▸ Written exercise
Copy these lines exactly and nothing else: from the line holding "obj.matrix_parent_inverse = Matrix.Identity(4)" to the line holding "self.socket = socket", both lines included.

▸ Data for this exercise
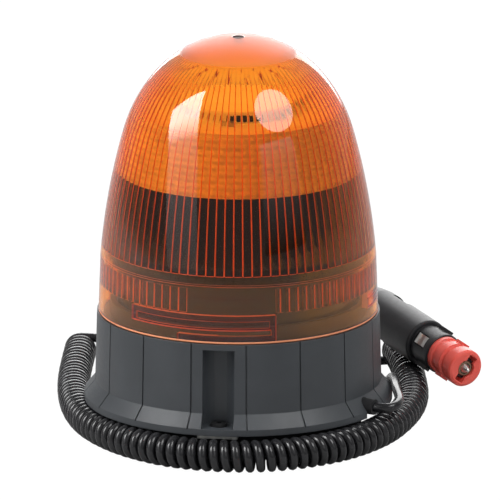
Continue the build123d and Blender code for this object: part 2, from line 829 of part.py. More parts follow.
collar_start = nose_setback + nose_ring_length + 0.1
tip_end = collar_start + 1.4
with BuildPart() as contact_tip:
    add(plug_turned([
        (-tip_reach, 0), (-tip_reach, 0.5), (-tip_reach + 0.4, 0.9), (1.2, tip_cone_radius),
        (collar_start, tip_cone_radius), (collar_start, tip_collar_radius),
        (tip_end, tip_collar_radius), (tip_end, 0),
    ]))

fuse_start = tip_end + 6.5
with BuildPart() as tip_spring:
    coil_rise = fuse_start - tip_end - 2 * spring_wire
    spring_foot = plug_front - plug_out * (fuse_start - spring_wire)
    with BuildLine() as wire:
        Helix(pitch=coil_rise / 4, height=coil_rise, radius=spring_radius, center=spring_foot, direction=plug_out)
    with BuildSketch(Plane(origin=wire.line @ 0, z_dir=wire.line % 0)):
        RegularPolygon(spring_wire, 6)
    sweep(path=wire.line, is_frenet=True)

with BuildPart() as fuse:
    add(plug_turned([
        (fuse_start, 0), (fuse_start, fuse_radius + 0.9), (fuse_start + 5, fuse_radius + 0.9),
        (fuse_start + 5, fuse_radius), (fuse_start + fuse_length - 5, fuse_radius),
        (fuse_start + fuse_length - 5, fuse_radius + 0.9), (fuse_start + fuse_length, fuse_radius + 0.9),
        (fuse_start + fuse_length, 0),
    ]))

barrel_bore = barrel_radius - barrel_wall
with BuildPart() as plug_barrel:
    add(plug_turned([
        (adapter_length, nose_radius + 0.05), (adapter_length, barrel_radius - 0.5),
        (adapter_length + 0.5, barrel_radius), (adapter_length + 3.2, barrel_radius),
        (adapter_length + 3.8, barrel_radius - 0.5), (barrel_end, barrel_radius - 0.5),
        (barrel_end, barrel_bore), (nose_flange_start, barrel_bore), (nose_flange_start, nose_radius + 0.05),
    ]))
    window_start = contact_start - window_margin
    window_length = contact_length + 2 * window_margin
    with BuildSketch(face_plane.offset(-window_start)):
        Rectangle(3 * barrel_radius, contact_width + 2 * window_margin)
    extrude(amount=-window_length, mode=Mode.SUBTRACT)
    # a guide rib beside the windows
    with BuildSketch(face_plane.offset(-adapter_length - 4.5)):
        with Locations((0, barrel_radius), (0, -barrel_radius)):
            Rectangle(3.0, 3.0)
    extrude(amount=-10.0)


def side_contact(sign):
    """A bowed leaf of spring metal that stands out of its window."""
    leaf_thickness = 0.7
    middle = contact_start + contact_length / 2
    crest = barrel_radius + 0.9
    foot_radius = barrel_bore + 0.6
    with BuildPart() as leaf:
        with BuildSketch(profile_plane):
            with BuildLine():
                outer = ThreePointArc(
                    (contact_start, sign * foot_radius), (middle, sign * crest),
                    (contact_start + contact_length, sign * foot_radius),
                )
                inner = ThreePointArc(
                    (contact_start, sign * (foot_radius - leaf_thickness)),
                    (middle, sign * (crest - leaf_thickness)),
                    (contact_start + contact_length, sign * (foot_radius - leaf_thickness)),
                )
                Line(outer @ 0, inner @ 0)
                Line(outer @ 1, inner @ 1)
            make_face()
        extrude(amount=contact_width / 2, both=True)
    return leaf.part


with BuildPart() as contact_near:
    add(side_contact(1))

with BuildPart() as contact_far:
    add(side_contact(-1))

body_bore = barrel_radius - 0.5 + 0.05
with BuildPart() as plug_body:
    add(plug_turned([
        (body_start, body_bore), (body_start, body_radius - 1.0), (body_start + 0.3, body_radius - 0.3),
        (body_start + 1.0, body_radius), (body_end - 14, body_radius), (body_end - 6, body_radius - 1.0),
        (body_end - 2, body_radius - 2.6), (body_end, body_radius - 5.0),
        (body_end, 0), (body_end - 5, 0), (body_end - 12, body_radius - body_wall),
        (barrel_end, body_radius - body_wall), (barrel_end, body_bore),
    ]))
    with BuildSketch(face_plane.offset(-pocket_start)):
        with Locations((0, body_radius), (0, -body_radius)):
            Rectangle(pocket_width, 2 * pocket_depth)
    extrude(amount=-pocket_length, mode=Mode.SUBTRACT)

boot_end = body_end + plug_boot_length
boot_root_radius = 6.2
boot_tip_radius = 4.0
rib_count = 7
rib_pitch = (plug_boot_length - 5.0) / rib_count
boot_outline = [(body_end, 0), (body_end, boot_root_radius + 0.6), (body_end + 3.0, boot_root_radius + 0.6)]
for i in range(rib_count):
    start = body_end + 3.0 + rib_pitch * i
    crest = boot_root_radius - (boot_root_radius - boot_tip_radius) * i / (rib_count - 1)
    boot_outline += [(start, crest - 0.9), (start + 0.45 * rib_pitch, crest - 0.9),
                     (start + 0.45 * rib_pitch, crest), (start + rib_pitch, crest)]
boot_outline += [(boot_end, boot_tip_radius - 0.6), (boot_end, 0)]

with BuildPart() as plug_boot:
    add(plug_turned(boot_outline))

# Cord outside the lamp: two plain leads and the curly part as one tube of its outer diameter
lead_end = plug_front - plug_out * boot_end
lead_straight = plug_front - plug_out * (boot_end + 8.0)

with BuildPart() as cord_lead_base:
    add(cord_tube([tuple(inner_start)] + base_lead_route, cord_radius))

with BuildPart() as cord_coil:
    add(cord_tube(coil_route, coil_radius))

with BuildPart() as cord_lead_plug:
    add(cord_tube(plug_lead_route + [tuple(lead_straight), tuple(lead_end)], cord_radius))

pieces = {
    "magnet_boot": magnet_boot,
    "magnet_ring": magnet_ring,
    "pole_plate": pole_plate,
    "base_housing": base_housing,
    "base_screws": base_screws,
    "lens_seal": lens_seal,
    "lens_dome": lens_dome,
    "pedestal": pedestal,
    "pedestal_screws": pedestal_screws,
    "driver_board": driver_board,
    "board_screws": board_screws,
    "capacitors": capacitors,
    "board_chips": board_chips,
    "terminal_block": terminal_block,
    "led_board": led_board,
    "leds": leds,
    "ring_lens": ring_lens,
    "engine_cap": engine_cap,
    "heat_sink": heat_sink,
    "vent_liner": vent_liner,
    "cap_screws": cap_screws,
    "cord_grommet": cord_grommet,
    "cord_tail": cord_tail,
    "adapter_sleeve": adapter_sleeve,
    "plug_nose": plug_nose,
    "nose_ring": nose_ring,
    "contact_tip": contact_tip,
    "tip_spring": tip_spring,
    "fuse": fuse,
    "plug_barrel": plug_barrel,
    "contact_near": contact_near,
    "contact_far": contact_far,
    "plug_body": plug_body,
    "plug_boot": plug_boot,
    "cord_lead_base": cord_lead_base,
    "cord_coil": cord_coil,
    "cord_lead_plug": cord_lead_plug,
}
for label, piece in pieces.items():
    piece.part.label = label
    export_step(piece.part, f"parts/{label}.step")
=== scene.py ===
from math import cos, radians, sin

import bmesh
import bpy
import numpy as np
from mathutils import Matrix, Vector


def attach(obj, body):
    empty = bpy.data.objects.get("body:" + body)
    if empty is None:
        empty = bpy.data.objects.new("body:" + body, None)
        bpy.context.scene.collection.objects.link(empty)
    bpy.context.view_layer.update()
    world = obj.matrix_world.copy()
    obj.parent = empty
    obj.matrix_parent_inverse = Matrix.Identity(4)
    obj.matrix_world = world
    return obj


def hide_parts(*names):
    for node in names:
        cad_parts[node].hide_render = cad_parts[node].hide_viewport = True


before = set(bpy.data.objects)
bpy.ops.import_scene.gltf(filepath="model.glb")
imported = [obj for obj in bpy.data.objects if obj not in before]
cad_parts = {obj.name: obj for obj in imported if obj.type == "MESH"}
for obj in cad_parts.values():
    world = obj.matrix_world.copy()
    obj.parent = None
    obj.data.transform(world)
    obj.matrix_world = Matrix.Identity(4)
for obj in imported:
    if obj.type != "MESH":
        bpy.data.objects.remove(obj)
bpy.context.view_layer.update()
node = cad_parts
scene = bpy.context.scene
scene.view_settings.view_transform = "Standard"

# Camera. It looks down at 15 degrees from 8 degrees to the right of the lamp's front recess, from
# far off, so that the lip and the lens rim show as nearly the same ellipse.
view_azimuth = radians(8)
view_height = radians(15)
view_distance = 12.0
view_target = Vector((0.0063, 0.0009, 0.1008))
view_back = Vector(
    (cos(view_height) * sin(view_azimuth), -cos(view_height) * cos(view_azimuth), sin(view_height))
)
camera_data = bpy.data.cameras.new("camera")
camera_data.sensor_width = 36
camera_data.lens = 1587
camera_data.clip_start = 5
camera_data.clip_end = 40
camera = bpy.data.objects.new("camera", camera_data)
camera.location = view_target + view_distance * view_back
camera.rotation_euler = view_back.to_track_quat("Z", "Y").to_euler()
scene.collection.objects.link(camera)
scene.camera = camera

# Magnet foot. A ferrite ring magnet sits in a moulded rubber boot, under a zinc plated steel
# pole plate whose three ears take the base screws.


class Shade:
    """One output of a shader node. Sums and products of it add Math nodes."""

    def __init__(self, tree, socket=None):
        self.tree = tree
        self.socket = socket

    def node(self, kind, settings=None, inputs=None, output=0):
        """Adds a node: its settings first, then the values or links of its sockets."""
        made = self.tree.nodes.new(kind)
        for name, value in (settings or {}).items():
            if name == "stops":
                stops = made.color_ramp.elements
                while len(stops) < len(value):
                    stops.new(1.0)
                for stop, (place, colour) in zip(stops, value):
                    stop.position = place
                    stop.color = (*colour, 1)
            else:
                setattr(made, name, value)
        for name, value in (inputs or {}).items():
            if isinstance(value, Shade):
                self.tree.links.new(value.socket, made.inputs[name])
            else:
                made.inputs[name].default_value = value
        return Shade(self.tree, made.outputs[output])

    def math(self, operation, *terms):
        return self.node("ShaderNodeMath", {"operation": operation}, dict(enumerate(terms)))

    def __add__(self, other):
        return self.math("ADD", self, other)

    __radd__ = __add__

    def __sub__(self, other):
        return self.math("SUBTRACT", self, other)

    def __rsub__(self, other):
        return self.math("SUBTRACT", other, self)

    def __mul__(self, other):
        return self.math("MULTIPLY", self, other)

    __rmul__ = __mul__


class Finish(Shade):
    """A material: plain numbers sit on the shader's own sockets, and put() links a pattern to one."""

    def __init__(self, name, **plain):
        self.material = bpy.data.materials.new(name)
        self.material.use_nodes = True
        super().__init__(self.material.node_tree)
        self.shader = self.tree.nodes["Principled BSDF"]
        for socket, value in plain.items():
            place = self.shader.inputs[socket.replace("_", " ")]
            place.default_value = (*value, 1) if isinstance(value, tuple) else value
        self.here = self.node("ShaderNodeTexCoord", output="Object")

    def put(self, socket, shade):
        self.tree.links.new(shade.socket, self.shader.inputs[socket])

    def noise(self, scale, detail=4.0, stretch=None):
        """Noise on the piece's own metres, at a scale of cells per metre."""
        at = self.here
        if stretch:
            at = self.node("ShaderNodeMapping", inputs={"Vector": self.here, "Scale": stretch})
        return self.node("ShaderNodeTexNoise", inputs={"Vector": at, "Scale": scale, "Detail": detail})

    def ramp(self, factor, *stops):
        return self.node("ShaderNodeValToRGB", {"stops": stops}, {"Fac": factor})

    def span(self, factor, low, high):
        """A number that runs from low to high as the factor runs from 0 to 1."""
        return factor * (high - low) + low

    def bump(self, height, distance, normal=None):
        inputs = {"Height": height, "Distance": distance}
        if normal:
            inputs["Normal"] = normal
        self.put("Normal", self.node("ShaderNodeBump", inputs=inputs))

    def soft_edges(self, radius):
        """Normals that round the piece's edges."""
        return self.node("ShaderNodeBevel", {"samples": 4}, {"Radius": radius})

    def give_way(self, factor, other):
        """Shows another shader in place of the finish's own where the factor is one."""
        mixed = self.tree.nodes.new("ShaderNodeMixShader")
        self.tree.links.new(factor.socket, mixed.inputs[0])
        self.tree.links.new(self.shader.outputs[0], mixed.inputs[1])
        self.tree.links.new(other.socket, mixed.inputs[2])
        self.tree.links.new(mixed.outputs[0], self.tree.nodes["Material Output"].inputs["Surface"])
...
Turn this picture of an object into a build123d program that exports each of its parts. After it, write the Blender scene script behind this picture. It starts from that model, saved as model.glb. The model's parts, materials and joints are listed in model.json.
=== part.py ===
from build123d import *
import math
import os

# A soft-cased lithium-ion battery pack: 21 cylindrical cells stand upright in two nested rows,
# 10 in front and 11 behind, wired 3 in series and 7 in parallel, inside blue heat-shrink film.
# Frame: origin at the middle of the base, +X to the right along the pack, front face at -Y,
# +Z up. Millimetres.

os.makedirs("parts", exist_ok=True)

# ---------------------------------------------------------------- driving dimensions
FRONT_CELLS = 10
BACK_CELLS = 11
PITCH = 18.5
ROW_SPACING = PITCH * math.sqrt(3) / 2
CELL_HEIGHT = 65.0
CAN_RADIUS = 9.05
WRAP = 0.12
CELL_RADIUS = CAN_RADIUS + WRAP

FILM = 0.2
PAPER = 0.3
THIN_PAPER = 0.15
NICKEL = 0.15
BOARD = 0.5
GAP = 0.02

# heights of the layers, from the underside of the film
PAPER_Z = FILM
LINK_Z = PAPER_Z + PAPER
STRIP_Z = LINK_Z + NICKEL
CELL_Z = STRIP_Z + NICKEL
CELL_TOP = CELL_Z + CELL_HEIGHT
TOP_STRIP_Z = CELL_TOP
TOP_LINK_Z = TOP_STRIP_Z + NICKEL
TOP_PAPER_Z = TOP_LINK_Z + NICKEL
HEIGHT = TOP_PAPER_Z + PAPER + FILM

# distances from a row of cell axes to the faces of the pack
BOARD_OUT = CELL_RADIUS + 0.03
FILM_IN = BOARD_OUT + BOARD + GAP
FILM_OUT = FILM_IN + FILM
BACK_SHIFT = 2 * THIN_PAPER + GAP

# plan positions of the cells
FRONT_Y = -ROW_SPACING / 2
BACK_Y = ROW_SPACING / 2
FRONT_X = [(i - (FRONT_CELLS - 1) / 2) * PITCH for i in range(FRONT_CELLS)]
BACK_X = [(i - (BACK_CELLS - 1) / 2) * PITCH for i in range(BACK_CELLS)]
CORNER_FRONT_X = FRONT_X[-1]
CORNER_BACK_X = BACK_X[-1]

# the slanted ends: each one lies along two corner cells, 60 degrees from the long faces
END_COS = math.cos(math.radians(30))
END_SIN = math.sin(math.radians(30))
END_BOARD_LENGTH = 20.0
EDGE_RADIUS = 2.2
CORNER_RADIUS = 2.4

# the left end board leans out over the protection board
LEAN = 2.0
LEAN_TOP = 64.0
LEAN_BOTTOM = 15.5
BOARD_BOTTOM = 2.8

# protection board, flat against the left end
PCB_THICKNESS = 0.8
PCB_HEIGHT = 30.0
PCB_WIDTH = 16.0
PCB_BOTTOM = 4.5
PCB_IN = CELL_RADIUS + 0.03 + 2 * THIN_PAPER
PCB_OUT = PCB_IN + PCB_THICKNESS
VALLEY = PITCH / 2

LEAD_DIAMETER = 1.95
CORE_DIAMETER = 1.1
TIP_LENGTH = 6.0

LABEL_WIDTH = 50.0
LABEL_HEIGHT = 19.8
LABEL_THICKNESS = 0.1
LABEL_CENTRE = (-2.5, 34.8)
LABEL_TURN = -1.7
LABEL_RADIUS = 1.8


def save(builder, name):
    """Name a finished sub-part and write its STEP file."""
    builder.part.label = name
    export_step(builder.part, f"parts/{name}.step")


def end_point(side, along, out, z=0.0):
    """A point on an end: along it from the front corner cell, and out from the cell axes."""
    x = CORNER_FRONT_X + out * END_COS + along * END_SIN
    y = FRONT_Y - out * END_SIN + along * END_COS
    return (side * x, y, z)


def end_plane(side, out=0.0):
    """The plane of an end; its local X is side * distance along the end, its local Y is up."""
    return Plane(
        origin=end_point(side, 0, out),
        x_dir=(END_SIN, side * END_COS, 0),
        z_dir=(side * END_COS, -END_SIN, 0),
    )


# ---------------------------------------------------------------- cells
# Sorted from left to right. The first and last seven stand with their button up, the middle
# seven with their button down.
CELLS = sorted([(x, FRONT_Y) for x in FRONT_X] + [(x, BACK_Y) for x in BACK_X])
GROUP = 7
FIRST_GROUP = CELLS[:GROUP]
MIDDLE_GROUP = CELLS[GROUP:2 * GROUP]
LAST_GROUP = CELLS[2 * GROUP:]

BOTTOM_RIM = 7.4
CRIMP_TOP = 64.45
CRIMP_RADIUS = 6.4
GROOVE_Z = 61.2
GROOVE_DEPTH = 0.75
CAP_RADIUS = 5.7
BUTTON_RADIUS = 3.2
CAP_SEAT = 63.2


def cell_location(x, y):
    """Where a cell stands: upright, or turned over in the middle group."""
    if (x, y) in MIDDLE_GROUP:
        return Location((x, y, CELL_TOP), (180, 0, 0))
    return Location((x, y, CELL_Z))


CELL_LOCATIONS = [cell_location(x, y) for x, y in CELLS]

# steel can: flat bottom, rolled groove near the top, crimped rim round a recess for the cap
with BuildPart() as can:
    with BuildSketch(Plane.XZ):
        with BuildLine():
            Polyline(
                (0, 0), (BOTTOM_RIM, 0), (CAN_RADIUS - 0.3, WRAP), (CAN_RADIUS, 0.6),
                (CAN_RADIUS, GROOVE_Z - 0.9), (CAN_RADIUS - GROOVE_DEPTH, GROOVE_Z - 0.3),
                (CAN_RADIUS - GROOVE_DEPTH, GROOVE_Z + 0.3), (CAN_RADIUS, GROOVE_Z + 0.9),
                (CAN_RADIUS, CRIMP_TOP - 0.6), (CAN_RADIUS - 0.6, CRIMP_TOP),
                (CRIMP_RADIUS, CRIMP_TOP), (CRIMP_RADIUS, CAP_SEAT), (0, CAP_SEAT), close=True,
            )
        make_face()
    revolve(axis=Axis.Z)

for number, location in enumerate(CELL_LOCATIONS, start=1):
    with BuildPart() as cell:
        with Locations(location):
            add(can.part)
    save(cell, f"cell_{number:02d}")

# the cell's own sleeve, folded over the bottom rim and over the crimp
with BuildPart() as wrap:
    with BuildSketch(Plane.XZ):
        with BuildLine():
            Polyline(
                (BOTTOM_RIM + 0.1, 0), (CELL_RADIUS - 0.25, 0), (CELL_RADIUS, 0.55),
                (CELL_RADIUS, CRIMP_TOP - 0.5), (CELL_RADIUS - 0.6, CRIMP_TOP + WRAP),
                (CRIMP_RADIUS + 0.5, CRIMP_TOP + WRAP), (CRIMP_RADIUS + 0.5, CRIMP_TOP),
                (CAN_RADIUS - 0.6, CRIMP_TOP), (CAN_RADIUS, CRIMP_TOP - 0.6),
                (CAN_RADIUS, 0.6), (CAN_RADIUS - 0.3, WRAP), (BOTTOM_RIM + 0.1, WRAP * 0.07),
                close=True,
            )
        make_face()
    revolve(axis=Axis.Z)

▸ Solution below
    obj.matrix_parent_inverse = Matrix.Identity(4)
    obj.matrix_world = world
    return obj


def hide_parts(*names):
    for node in names:
        cad_parts[node].hide_render = cad_parts[node].hide_viewport = True


before = set(bpy.data.objects)
bpy.ops.import_scene.gltf(filepath="model.glb")
imported = [obj for obj in bpy.data.objects if obj not in before]
cad_parts = {obj.name: obj for obj in imported if obj.type == "MESH"}
for obj in cad_parts.values():
    world = obj.matrix_world.copy()
    obj.parent = None
    obj.data.transform(world)
    obj.matrix_world = Matrix.Identity(4)
for obj in imported:
    if obj.type != "MESH":
        bpy.data.objects.remove(obj)
bpy.context.view_layer.update()
node = cad_parts
scene = bpy.context.scene
scene.view_settings.view_transform = "Standard"

# Camera. It looks down at 15 degrees from 8 degrees to the right of the lamp's front recess, from
# far off, so that the lip and the lens rim show as nearly the same ellipse.
view_azimuth = radians(8)
view_height = radians(15)
view_distance = 12.0
view_target = Vector((0.0063, 0.0009, 0.1008))
view_back = Vector(
    (cos(view_height) * sin(view_azimuth), -cos(view_height) * cos(view_azimuth), sin(view_height))
)
camera_data = bpy.data.cameras.new("camera")
camera_data.sensor_width = 36
camera_data.lens = 1587
camera_data.clip_start = 5
camera_data.clip_end = 40
camera = bpy.data.objects.new("camera", camera_data)
camera.location = view_target + view_distance * view_back
camera.rotation_euler = view_back.to_track_quat("Z", "Y").to_euler()
scene.collection.objects.link(camera)
scene.camera = camera

# Magnet foot. A ferrite ring magnet sits in a moulded rubber boot, under a zinc plated steel
# pole plate whose three ears take the base screws.


class Shade:
    """One output of a shader node. Sums and products of it add Math nodes."""

    def __init__(self, tree, socket=None):
        self.tree = tree
        self.socket = socket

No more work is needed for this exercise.